All the 21st Century fluencies are learned within the context of the Digital Citizen, using the guiding principles of leadership, ethics, accountability, fiscal responsibility, environmental awareness, global citizenship and personal responsibility (http://www.fluency21.com/fluencies.cfm).

The first week of school I used a paper magazine produced by the FTC to discuss with the students how to “Live Life Online.” This was a great resource because it includes several articles and short quizzes for the kids on crucial issues that they face almost on a daily basis such as sexting, cyberbullying, online etiquette, and how to analyze advertisements from companies.
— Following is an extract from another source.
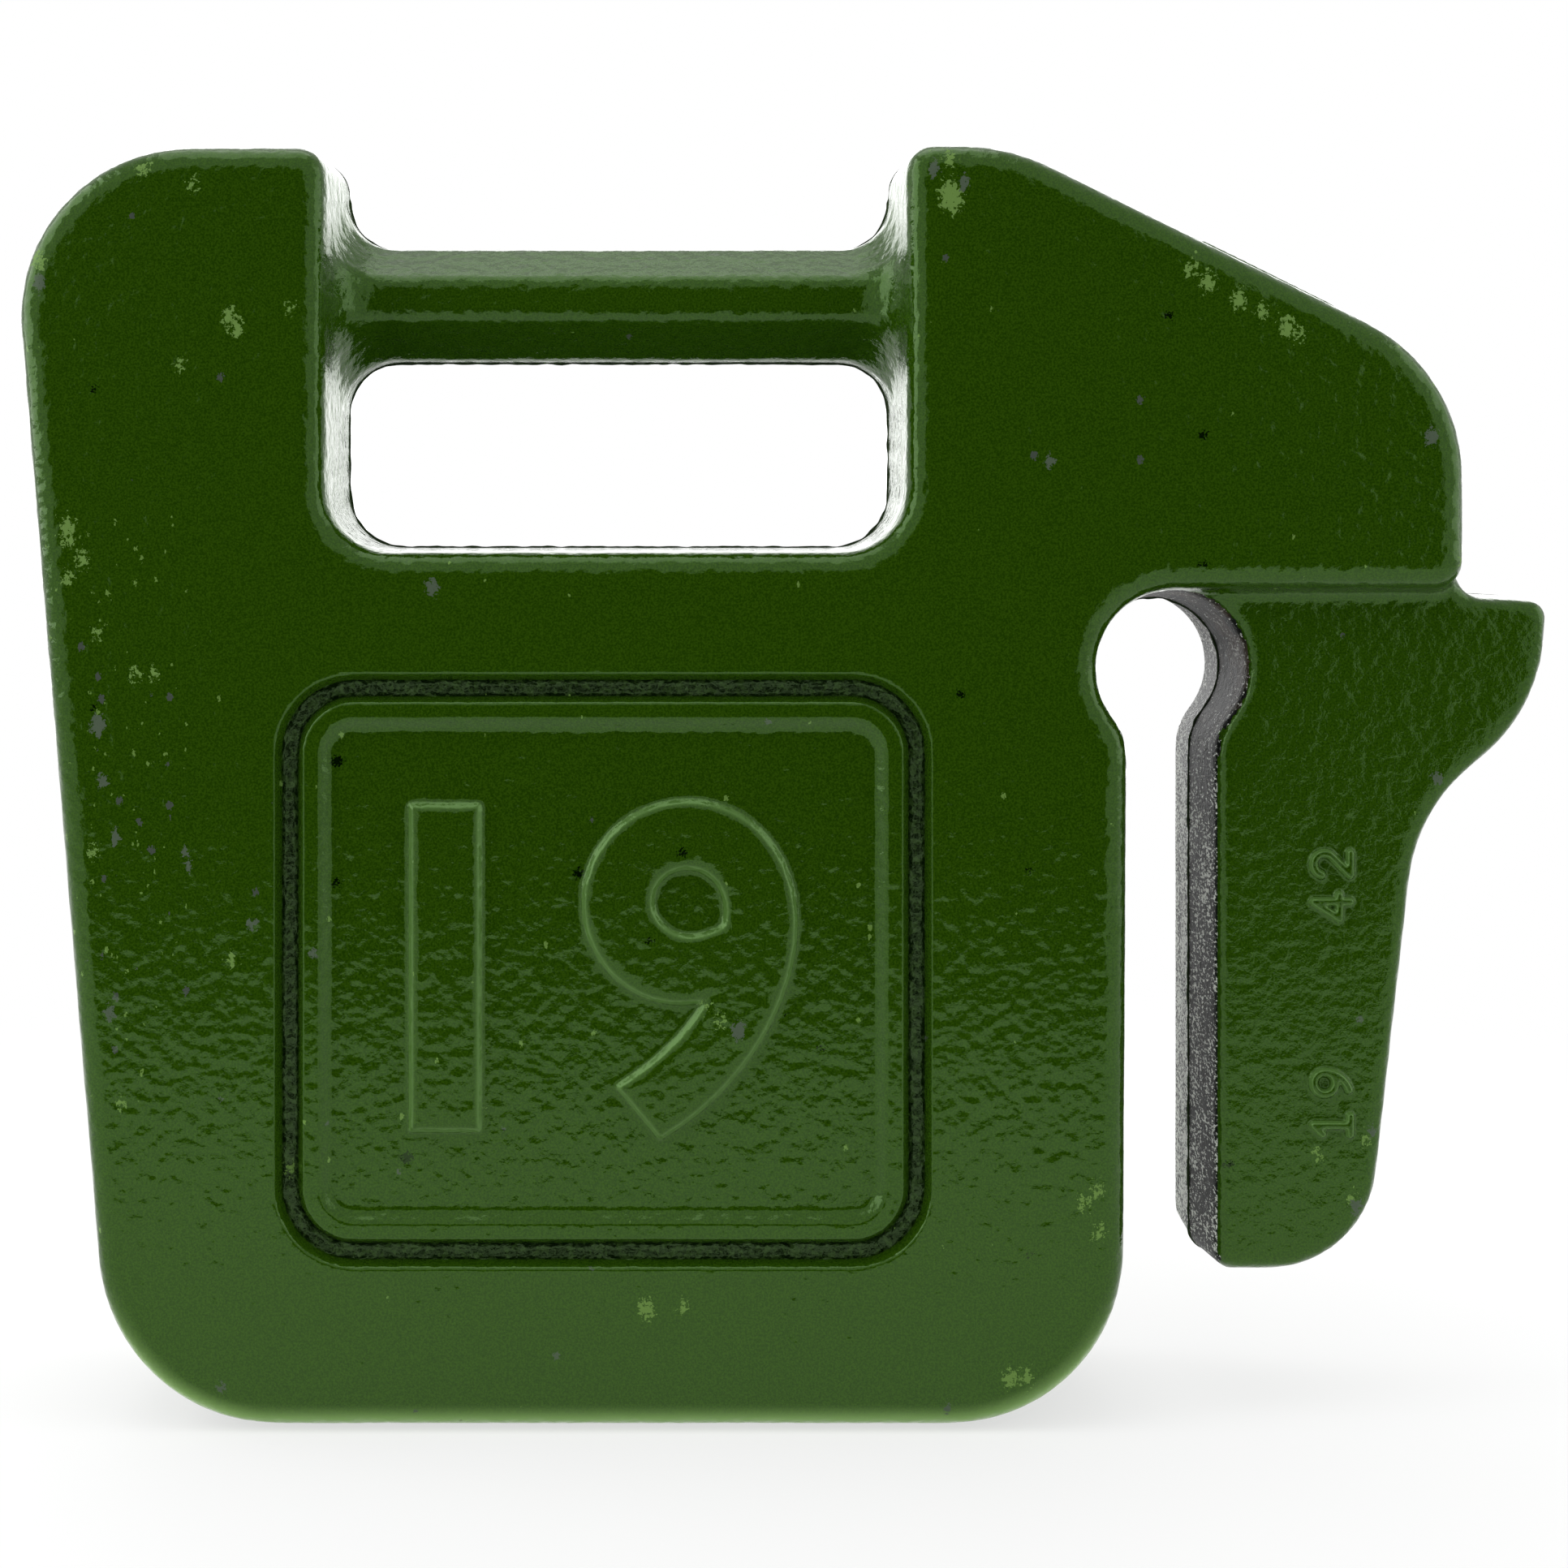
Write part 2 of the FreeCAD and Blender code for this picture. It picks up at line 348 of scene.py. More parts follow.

It also provided several real life dilemmas to the students that I used as bell ringers and also some as closing activities for the end of the hour.

This was truly beneficial because I found out that most of the students were not aware of the legal consequences that accompanied actions of sexting or simply forwarding a message they received by email or text. They were also not aware that typing things in all caps on text, email, or social networking sites is considered to be “online yelling” and they need to make sure they monitor their tone of voice.

These lessons helped me lead into the use of our class edmodo.com page because I first had the students and parents sign a responsible use policy before they were aloud to create a profile on the website.

I approach the global aspect of this fluency by using the CNN Student News in my class at least once a week. This news cast is written on a middle school level but allows the students to have insight on the issues of our country as well as issues that are affecting other nations of the world.

This fluency is critical to Heritage Hall due to the 1:1 movement beginning to take place. Our students will be “connected” on a daily basis while at school and must have the knowledge and skills to effectively navigate and contribute to the online world.

Going beyond the use of technology Heritage Hall is already approaching some aspects of this fluency by adopting a new set of core values; courage, responsibility, kindness, and intellectual purpose.